0

I need to migrate a Java program to Apache Spark. The current Java heavily utilizes the functionality provided by java.util.concurrent and runs on a single machine. Since the initialization of a worker (Callable) is expensive, the workers are reused again and again - i.e. a worker reinserts itself into the pool once it terminates and has returned its result.

More precise:

  • The current implementation works on small data sets in the range of 10E06 entries/few GBs.
  • The data contains entries that can be processed independently. That is, one could fire up one worker per task and submit it to the java thread pool.
  • However, setting up a worker for processing an entry involves loading more data in, building graphs... all together some GB AND cpu time in the range of minutes.
  • Some data can indeed be shared among the workers e.g. some look-up tables but does not need to.
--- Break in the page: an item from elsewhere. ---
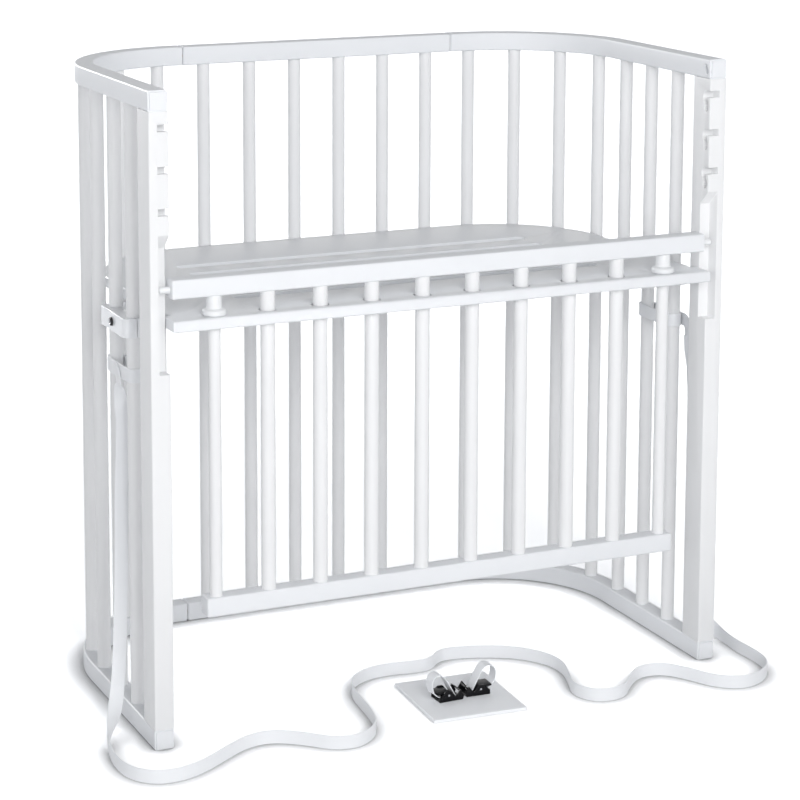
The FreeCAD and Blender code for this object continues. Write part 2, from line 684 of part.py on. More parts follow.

Some data is private to the worker and thus not shared. The worker may change the data while processing the entry and only later reset it in a fast manner, e.g. caches specific to the entry currently processed. Thus, the worker can reinsert itself in the pool and start working on the next entry without going though the expensive initialization.
  • Runtime per worker and entry is in the range of seconds.
  • The workers hand back their results via an ExecutorCompletionService, i.e. the results are later retrieved by calling pool.take().get() in a central part of the program.

Getting to know Apache Spark I find most examples just use standard transformations and actions. I also find examples that add their own functions to the DAG by extending the API. Still, those examples all stick to simple lightweight calculations and come without initialization cost.

I now wonder what is the best approach to design a Spark application that reuses some kind of "heavy worker". The executors seem to be the only persistent entities that could possibly hold a pool of such workers. However, being new to the world of Spark I most likely miss some point...

edited 20161007

Found an answer that points to a (possible) solution using Functions. So the question is, can I

  1. Split my partition according to the number of executors,
  2. Each executor gets exactly one partition to work on
  3. My Function (called setup in the linked solution) creates a thread pool and reuses the workers
  4. A separate combine function later merges the results
Community
  • 1
  • 1
Andreas
  • 127
  • 1
  • 1
  • 8
  • Can you be a bit more specific on what your current Java implementation actually does? Spark's main selling point is RDDs and the operations defined on those in the API. It sounds to me like you're trying to 'abuse' Spark to scale out an application that probably depends on shared memory etc to multiple nodes. If your application does data crunching, have you tried doing it using the Spark API? – LiMuBei Oct 07 '16 at 08:45
  • @LiMuBei Added a more detailed description of the current java implementation. I am still evaluating if that design is an 'abuse' or not. From the [Spark API](http://spark.apache.org/docs/latest/api/java/index.html) namely .java and .java.function I do see that I can add my own functions. However, I get hardly any control over how they are executed. Probably, that's the whole point of Spark - hiding that messy stuff. – Andreas Oct 07 '16 at 09:30
  • 1
    Well, sounds to me like it should be possible to do the same thing using the Spark API without too much extension. If you use the Scala API you can use Java libraries without much hassle. `mapPartitions` allows you to iterate over entries in a partition and is supposed to be used for things that have expensive setup like database connections etc. – LiMuBei Oct 07 '16 at 09:43

1 Answers1

0

Your current architecture is a monolithic, multi-threaded architecture with shared state between the threads. Given that the size of your dataset is relatively modest for modern hardware you can parallelize it quite easily with Spark, where you will replace the threads with executors in the cluster's nodes.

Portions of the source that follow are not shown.